## Structured object records
++++++++++++++++++++
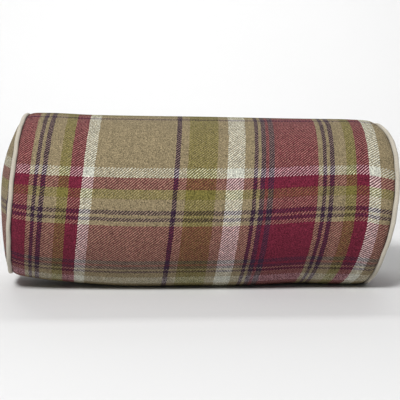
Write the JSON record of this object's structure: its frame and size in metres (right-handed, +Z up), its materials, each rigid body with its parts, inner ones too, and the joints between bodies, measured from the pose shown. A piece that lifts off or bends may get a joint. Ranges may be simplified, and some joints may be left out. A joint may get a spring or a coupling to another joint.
{
  "type": "bolster cushion",
  "caption": "Round bolster cushion in a woven wool-look check, with filled domed ends and plain piping sewn round each end seam, lying on a pressed-flat base.",
  "frame": {"origin": "middle of the object's box in X and Y, on the surface that the cushion lies on", "axes": "+X along the cushion's length, toward its right end in the picture; +Y away from the viewer; +Z up"},
  "size_m": [0.4612, 0.2022, 0.2019],
  "materials": {
    "check_cloth": "brushed twill cloth woven in a large check of tan, olive, berry, ivory and aubergine",
    "piping_cloth": "plain stone-coloured woven cloth over a soft cord"
  },
  "bodies": {
    "root": {"bolster_body": "check_cloth", "end_panel_left": "check_cloth", "end_panel_right": "check_cloth", "piping_left": "piping_cloth", "piping_right": "piping_cloth"}
  },
  "joints": []
}
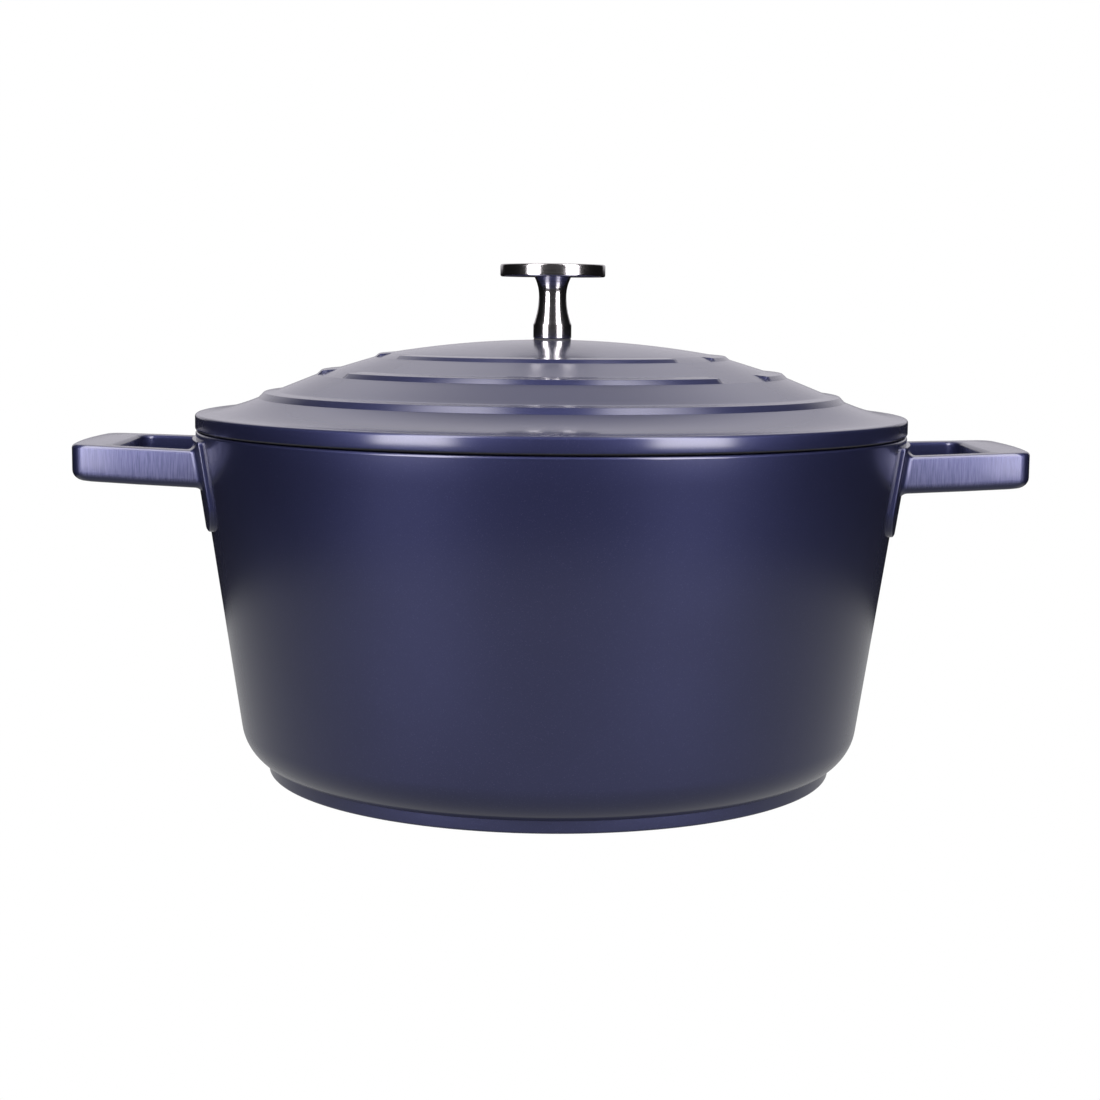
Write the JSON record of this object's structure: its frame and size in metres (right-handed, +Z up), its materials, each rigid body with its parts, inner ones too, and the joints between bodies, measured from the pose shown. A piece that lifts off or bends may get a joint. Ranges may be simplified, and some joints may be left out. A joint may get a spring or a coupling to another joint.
{
  "type": "dutch oven with lid",
  "caption": "Round cast cooking pot with tapered wall, cast-in loop handles, foot ring and induction base, and a stepped domed lid with a turned steel knob.",
  "frame": {"origin": "middle of the pot's underside, on the surface that it stands on", "axes": "+Z up along the pot's axis, +X along the line of the two handles, +Y towards the pot's back"},
  "size_m": [0.3278, 0.247, 0.1772],
  "materials": {
    "navy_paint": "satin metallic navy paint on cast aluminium, black non-stick coating inside",
    "plate_steel": "brushed, pressed into the base",
    "knob_steel": "turned, satin polish",
    "gasket_rubber": "matt silicone",
    "fixing_steel": "plain stainless fasteners"
  },
  "bodies": {
    "pot": {"pot_body": "navy_paint", "induction_plate": "plate_steel"},
    "lid": {"lid_shell": "navy_paint", "knob_disc": "knob_steel", "knob_stem": "knob_steel", "knob_gasket": "gasket_rubber", "flat_washer": "fixing_steel", "lock_washer": "fixing_steel", "knob_screw": "fixing_steel"}
  },
  "joints": [
    {"name": "lid_lift", "type": "slide", "parent": "pot", "child": "lid", "axis": [0, 0, 1], "range_m": [0, 0.16]}
  ]
}
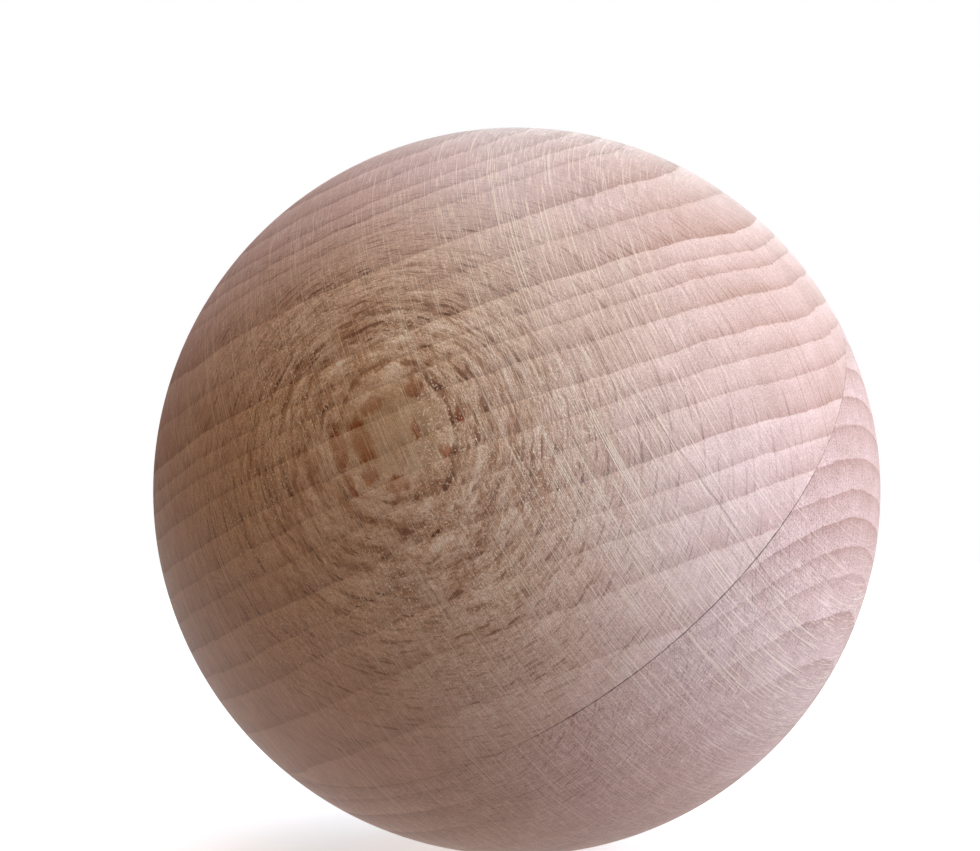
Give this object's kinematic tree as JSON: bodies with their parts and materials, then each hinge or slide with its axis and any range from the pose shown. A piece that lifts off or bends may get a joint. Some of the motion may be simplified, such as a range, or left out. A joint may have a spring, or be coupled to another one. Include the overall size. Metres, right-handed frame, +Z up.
++++++++++++++++++++
## BRIEF
Using the exact wording, write out all of the records.

## COMPLETE ANSWER
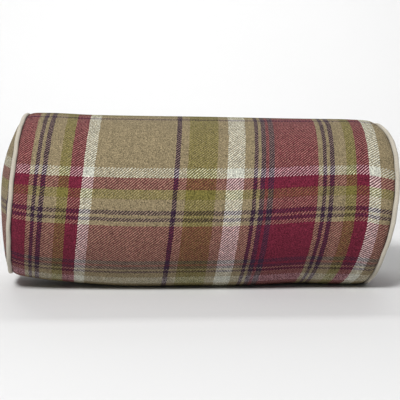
Write the JSON record of this object's structure: its frame and size in metres (right-handed, +Z up), its materials, each rigid body with its parts, inner ones too, and the joints between bodies, measured from the pose shown. A piece that lifts off or bends may get a joint. Ranges may be simplified, and some joints may be left out. A joint may get a spring or a coupling to another joint.
{
  "type": "bolster cushion",
  "caption": "Round bolster cushion in a woven wool-look check, with filled domed ends and plain piping sewn round each end seam, lying on a pressed-flat base.",
  "frame": {"origin": "middle of the object's box in X and Y, on the surface that the cushion lies on", "axes": "+X along the cushion's length, toward its right end in the picture; +Y away from the viewer; +Z up"},
  "size_m": [0.4612, 0.2022, 0.2019],
  "materials": {
    "check_cloth": "brushed twill cloth woven in a large check of tan, olive, berry, ivory and aubergine",
    "piping_cloth": "plain stone-coloured woven cloth over a soft cord"
  },
  "bodies": {
    "root": {"bolster_body": "check_cloth", "end_panel_left": "check_cloth", "end_panel_right": "check_cloth", "piping_left": "piping_cloth", "piping_right": "piping_cloth"}
  },
  "joints": []
}
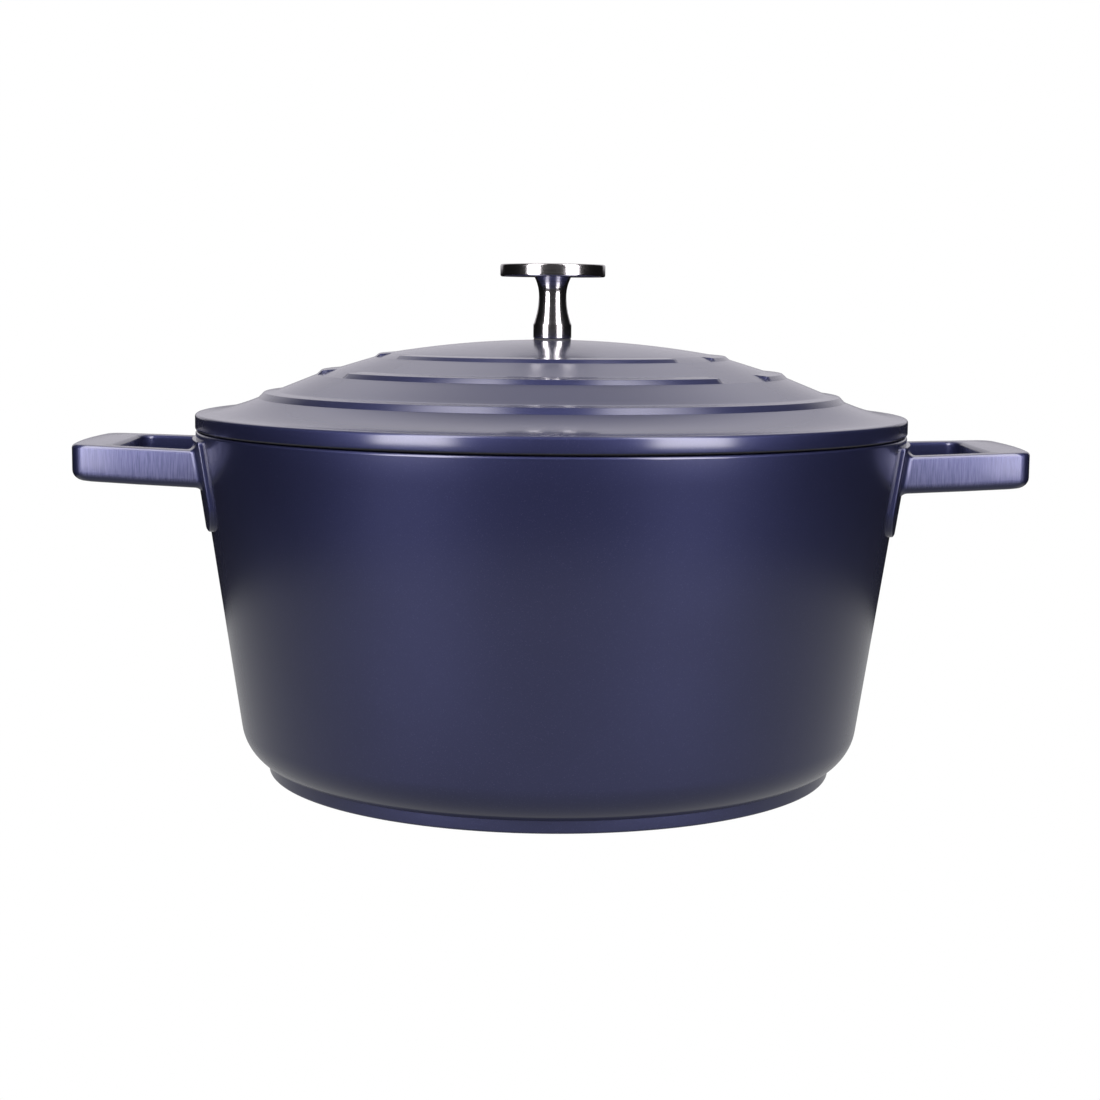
Write the JSON record of this object's structure: its frame and size in metres (right-handed, +Z up), its materials, each rigid body with its parts, inner ones too, and the joints between bodies, measured from the pose shown. A piece that lifts off or bends may get a joint. Ranges may be simplified, and some joints may be left out. A joint may get a spring or a coupling to another joint.
{
  "type": "dutch oven with lid",
  "caption": "Round cast cooking pot with tapered wall, cast-in loop handles, foot ring and induction base, and a stepped domed lid with a turned steel knob.",
  "frame": {"origin": "middle of the pot's underside, on the surface that it stands on", "axes": "+Z up along the pot's axis, +X along the line of the two handles, +Y towards the pot's back"},
  "size_m": [0.3278, 0.247, 0.1772],
  "materials": {
    "navy_paint": "satin metallic navy paint on cast aluminium, black non-stick coating inside",
    "plate_steel": "brushed, pressed into the base",
    "knob_steel": "turned, satin polish",
    "gasket_rubber": "matt silicone",
    "fixing_steel": "plain stainless fasteners"
  },
  "bodies": {
    "pot": {"pot_body": "navy_paint", "induction_plate": "plate_steel"},
    "lid": {"lid_shell": "navy_paint", "knob_disc": "knob_steel", "knob_stem": "knob_steel", "knob_gasket": "gasket_rubber", "flat_washer": "fixing_steel", "lock_washer": "fixing_steel", "knob_screw": "fixing_steel"}
  },
  "joints": [
    {"name": "lid_lift", "type": "slide", "parent": "pot", "child": "lid", "axis": [0, 0, 1], "range_m": [0, 0.16]}
  ]
}
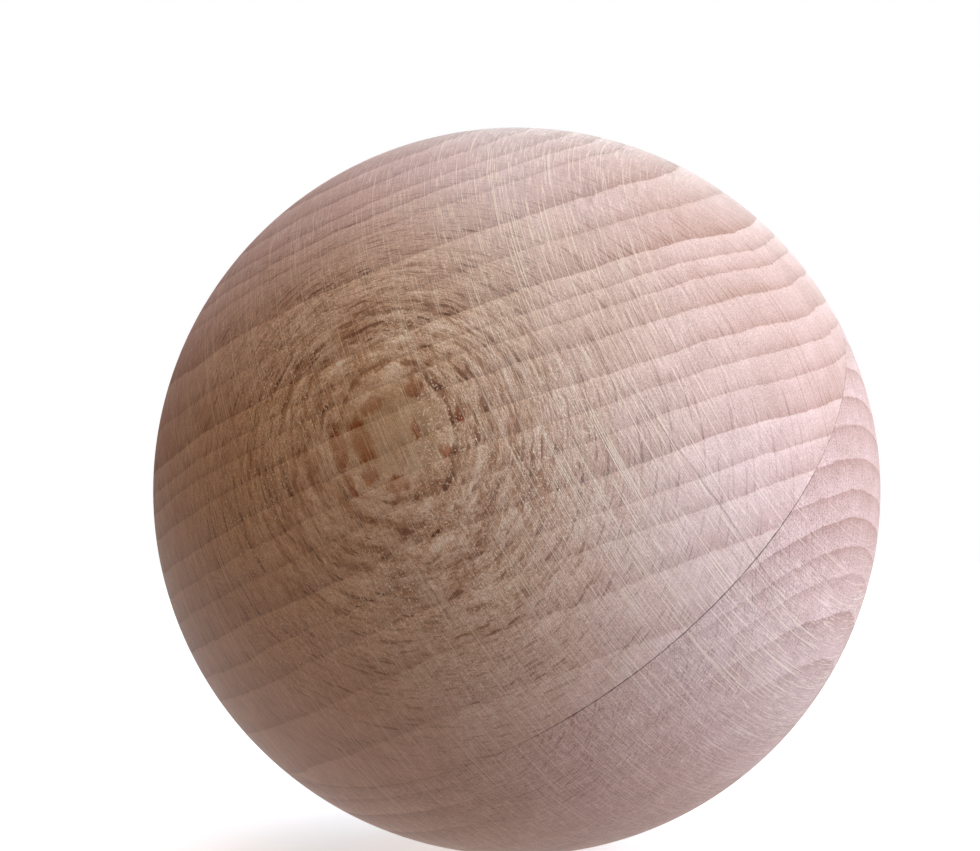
Give this object's kinematic tree as JSON: bodies with their parts and materials, then each hinge or slide with its axis and any range from the pose shown. A piece that lifts off or bends may get a joint. Some of the motion may be simplified, such as a range, or left out. A joint may have a spring, or be coupled to another one. Include the overall size. Metres, right-handed frame, +Z up.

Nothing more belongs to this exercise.